May is using an old tactic, but she should be careful. PA/Leon Neal

Macmillan and two of his party insiders, John Wyndham and Michael Fraser, conducted a lively correspondence about how the Liberals could be painted as the euro-fanatics and the government as moderate and undogmatic.

After making a speech accusing the Liberal party of jeopardising Commonwealth relations and British agricultural interests in their enthusiasm for the EEC, Macmillan wrote to Wyndham to ask “Would it be worth a private MP doing a letter on these lines?” He added: “It should be easy to show from parliamentary questions and other statements that Liberals have wanted us really to plunge into the Common Market and showing impatience over the negotiations.” A letter from Conservative MP Anthony Kershaw duly appeared in The Times.

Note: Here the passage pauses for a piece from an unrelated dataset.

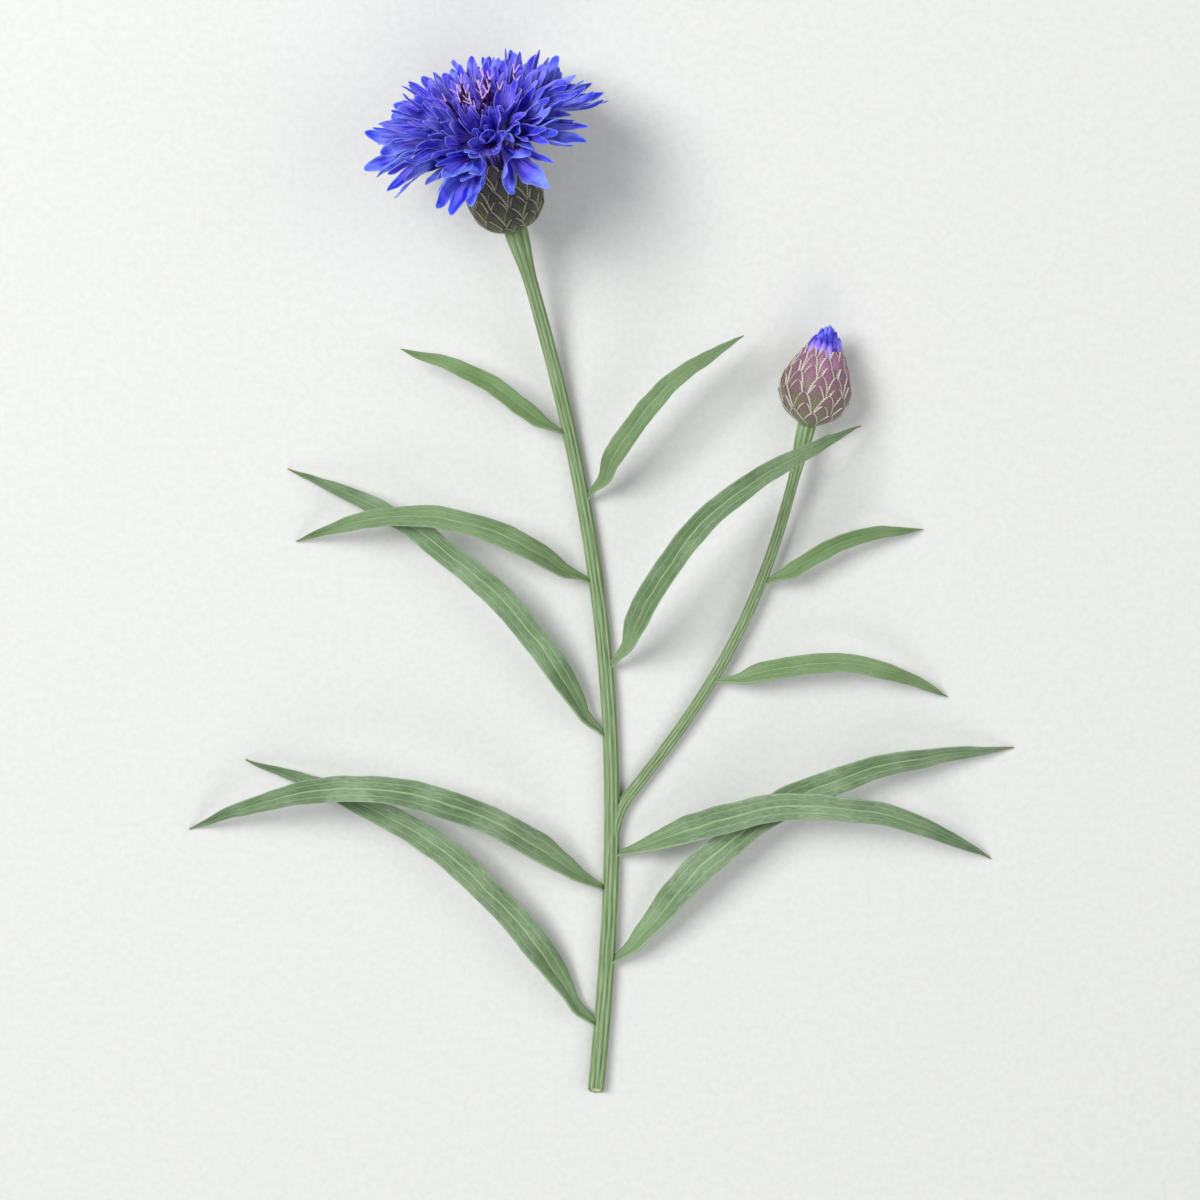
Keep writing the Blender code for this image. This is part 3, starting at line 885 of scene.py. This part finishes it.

Michael Fraser was satisfied that the Liberal leadership had been embarrassed, saying “I do not think they can be very happy about it.”

Successful though this ruse was in reassuring Conservative (and possibly Labour) anti-Europeans that Macmillan was sound in the short term, it fell foul of the law of unintended consequences. The Liberal vote at the subsequent general election nearly doubled to 11.2% and the Conservatives were evicted from office by a margin of less than one percentage point.

Theresa May should therefore beware. In creating political scapegoats to recruit her own supporters, she must also be careful not to make martyrs to win the sympathies of others. Unlikely as it looks at the moment, she would not want another contest like North West Durham in 1992, in which Farron comes third but she also misses the prize.